[START OF Data provided]
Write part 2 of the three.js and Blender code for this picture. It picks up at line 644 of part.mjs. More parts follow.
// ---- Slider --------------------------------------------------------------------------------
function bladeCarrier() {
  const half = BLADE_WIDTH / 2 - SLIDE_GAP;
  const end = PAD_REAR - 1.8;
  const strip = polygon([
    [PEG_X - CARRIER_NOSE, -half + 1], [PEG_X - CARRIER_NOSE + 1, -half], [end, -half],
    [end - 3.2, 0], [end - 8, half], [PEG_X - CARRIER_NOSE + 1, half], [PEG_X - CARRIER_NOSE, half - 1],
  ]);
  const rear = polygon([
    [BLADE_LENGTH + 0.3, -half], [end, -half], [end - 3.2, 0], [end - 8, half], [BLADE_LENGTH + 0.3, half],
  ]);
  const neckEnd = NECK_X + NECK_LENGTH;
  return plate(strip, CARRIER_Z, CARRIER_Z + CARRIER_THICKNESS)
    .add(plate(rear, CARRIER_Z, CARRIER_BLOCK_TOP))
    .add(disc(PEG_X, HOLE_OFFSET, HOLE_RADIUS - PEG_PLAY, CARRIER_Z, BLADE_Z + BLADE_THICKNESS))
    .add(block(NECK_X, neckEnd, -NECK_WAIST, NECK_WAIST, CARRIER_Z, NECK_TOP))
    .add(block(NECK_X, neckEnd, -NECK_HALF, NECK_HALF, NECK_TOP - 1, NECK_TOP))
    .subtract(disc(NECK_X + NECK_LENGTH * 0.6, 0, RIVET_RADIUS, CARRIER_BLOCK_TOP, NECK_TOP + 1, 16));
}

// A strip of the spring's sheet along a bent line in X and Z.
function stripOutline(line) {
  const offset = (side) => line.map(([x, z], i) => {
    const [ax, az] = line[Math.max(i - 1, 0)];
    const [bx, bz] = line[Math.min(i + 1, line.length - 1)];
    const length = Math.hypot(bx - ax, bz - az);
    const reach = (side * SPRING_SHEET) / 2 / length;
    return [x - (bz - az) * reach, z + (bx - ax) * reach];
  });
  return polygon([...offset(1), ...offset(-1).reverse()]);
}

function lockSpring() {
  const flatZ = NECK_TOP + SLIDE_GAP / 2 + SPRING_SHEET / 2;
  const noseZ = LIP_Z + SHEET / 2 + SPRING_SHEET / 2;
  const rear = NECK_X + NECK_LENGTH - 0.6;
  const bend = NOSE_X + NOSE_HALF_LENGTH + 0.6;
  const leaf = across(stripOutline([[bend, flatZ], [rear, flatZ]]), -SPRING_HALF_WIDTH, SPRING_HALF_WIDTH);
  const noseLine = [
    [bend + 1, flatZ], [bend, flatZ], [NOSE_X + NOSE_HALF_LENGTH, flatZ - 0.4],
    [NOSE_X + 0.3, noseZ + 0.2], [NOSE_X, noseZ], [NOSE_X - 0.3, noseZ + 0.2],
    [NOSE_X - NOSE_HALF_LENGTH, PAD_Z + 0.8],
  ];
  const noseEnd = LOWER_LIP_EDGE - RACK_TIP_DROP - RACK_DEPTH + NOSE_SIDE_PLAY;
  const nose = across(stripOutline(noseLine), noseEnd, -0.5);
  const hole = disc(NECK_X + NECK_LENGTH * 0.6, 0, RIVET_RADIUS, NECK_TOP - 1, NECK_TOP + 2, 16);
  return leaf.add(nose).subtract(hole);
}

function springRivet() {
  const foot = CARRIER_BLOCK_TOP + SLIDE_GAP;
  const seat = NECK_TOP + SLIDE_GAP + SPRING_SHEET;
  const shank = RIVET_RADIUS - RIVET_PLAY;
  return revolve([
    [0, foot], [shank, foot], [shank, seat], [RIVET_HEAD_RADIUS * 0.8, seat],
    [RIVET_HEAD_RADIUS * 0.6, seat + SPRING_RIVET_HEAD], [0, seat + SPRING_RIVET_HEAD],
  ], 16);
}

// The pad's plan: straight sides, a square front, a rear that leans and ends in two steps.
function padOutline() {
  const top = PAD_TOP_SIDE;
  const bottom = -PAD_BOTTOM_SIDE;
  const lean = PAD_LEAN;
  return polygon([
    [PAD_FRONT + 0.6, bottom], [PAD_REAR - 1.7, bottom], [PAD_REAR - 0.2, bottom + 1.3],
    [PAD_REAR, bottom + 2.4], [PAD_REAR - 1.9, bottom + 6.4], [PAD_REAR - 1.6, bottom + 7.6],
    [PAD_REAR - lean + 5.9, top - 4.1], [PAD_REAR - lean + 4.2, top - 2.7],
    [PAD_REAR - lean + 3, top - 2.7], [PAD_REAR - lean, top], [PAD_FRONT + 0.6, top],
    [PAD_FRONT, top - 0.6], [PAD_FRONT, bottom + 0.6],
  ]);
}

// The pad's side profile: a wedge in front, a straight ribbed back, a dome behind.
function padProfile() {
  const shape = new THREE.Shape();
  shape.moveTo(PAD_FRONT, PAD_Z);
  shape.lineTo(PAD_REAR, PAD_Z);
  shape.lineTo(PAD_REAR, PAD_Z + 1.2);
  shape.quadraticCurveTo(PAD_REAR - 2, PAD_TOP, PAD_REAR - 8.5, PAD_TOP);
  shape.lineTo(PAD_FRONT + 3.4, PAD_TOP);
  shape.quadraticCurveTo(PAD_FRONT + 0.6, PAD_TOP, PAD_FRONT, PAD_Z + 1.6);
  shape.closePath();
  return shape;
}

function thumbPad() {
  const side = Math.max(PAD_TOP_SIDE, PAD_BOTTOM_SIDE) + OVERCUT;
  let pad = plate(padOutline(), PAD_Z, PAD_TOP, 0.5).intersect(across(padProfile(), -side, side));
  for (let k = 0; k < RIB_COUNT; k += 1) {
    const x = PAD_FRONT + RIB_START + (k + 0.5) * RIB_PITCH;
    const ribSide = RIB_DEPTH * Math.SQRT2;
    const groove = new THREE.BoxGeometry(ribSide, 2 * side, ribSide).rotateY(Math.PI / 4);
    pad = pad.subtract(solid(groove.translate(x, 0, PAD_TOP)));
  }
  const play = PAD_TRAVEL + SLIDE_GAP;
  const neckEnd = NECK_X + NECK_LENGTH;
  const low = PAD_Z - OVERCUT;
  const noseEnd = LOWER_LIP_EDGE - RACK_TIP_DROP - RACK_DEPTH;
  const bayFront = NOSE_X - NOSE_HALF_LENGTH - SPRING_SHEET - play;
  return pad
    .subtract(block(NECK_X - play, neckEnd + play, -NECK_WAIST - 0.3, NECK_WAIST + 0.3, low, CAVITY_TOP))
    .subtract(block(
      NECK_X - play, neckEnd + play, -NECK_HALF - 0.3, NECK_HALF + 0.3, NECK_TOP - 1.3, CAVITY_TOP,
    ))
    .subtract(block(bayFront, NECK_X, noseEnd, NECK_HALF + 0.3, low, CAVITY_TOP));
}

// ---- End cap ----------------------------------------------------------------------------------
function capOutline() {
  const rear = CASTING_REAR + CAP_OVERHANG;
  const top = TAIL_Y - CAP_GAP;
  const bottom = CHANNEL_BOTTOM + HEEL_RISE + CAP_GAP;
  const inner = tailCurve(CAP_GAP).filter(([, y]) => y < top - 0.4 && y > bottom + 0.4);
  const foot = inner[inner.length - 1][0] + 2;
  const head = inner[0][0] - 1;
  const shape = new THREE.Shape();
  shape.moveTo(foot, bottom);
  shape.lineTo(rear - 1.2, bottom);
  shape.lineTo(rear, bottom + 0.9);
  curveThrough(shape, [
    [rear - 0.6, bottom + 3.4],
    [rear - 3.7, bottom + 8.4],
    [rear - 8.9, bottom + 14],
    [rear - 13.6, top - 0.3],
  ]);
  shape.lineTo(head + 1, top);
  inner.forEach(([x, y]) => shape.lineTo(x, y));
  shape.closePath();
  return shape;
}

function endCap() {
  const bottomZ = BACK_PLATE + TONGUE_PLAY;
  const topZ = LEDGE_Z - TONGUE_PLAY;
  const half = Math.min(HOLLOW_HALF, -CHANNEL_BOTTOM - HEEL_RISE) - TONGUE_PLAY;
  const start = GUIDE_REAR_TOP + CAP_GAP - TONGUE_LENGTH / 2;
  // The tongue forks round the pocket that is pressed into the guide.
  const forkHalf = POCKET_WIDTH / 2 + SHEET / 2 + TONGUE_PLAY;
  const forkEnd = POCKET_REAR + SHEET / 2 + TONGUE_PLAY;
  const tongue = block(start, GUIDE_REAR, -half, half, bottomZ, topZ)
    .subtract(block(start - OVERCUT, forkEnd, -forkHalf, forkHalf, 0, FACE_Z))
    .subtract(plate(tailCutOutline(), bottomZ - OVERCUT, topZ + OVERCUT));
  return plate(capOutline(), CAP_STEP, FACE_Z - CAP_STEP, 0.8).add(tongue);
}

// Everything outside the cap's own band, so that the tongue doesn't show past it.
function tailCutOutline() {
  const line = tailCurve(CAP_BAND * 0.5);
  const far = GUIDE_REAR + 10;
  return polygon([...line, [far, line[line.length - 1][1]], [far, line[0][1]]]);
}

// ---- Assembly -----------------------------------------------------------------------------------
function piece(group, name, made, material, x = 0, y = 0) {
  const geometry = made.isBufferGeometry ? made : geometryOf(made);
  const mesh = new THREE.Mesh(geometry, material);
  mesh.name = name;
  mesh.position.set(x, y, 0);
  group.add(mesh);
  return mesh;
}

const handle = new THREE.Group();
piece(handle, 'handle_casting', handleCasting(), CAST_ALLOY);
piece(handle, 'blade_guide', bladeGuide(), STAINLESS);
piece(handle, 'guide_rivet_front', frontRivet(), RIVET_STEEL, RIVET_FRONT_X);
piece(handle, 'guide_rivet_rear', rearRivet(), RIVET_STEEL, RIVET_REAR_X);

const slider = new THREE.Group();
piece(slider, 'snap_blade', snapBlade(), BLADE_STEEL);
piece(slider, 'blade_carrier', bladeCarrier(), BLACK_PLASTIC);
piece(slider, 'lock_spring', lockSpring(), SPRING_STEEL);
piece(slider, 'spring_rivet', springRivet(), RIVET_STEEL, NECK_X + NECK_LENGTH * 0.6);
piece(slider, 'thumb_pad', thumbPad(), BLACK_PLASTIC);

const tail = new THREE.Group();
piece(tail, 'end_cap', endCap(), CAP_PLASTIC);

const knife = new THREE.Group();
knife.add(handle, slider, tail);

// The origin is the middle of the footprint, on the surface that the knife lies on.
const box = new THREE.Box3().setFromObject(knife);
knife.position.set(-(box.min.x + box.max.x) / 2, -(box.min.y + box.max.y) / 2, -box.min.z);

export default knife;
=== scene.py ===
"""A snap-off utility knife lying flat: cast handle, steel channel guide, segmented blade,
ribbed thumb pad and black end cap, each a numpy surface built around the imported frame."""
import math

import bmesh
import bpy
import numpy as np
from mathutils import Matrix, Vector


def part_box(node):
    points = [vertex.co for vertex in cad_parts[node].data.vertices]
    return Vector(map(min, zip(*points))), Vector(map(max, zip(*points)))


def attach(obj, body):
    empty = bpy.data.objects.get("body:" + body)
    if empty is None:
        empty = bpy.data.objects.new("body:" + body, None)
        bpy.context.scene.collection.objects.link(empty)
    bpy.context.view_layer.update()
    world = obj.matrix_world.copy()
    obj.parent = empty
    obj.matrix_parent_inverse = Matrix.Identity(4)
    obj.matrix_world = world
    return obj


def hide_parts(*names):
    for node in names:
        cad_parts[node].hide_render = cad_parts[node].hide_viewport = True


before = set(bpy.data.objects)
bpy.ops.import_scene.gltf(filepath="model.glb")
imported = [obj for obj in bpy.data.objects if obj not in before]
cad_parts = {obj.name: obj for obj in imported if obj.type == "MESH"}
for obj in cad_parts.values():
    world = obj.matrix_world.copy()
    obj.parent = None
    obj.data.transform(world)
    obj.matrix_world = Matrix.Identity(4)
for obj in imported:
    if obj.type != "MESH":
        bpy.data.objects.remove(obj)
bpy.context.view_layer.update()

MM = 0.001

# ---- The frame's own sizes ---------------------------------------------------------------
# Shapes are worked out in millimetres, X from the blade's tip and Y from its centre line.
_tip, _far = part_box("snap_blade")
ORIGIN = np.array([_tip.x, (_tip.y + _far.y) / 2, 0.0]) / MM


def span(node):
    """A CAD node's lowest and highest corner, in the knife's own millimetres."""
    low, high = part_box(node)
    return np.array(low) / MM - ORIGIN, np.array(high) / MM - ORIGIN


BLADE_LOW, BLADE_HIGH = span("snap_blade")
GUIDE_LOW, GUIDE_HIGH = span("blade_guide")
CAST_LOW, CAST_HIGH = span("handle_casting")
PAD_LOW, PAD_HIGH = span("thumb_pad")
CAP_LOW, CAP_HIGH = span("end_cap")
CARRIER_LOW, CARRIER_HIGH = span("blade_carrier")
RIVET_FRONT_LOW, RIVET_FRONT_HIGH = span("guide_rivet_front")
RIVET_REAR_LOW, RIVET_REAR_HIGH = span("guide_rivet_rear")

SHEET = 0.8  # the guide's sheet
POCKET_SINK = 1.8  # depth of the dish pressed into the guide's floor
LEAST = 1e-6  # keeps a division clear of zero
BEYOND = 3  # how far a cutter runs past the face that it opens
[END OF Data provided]
__Written exercise__: The lines to return run from the one containing "const slider = new THREE.Group();" down to the one containing "if empty is"; give them exactly, both included, and no others.

__Task solution__:
const slider = new THREE.Group();
piece(slider, 'snap_blade', snapBlade(), BLADE_STEEL);
piece(slider, 'blade_carrier', bladeCarrier(), BLACK_PLASTIC);
piece(slider, 'lock_spring', lockSpring(), SPRING_STEEL);
piece(slider, 'spring_rivet', springRivet(), RIVET_STEEL, NECK_X + NECK_LENGTH * 0.6);
piece(slider, 'thumb_pad', thumbPad(), BLACK_PLASTIC);

const tail = new THREE.Group();
piece(tail, 'end_cap', endCap(), CAP_PLASTIC);

const knife = new THREE.Group();
knife.add(handle, slider, tail);

// The origin is the middle of the footprint, on the surface that the knife lies on.
const box = new THREE.Box3().setFromObject(knife);
knife.position.set(-(box.min.x + box.max.x) / 2, -(box.min.y + box.max.y) / 2, -box.min.z);

export default knife;
=== scene.py ===
"""A snap-off utility knife lying flat: cast handle, steel channel guide, segmented blade,
ribbed thumb pad and black end cap, each a numpy surface built around the imported frame."""
import math

import bmesh
import bpy
import numpy as np
from mathutils import Matrix, Vector


def part_box(node):
    points = [vertex.co for vertex in cad_parts[node].data.vertices]
    return Vector(map(min, zip(*points))), Vector(map(max, zip(*points)))


def attach(obj, body):
    empty = bpy.data.objects.get("body:" + body)
    if empty is None:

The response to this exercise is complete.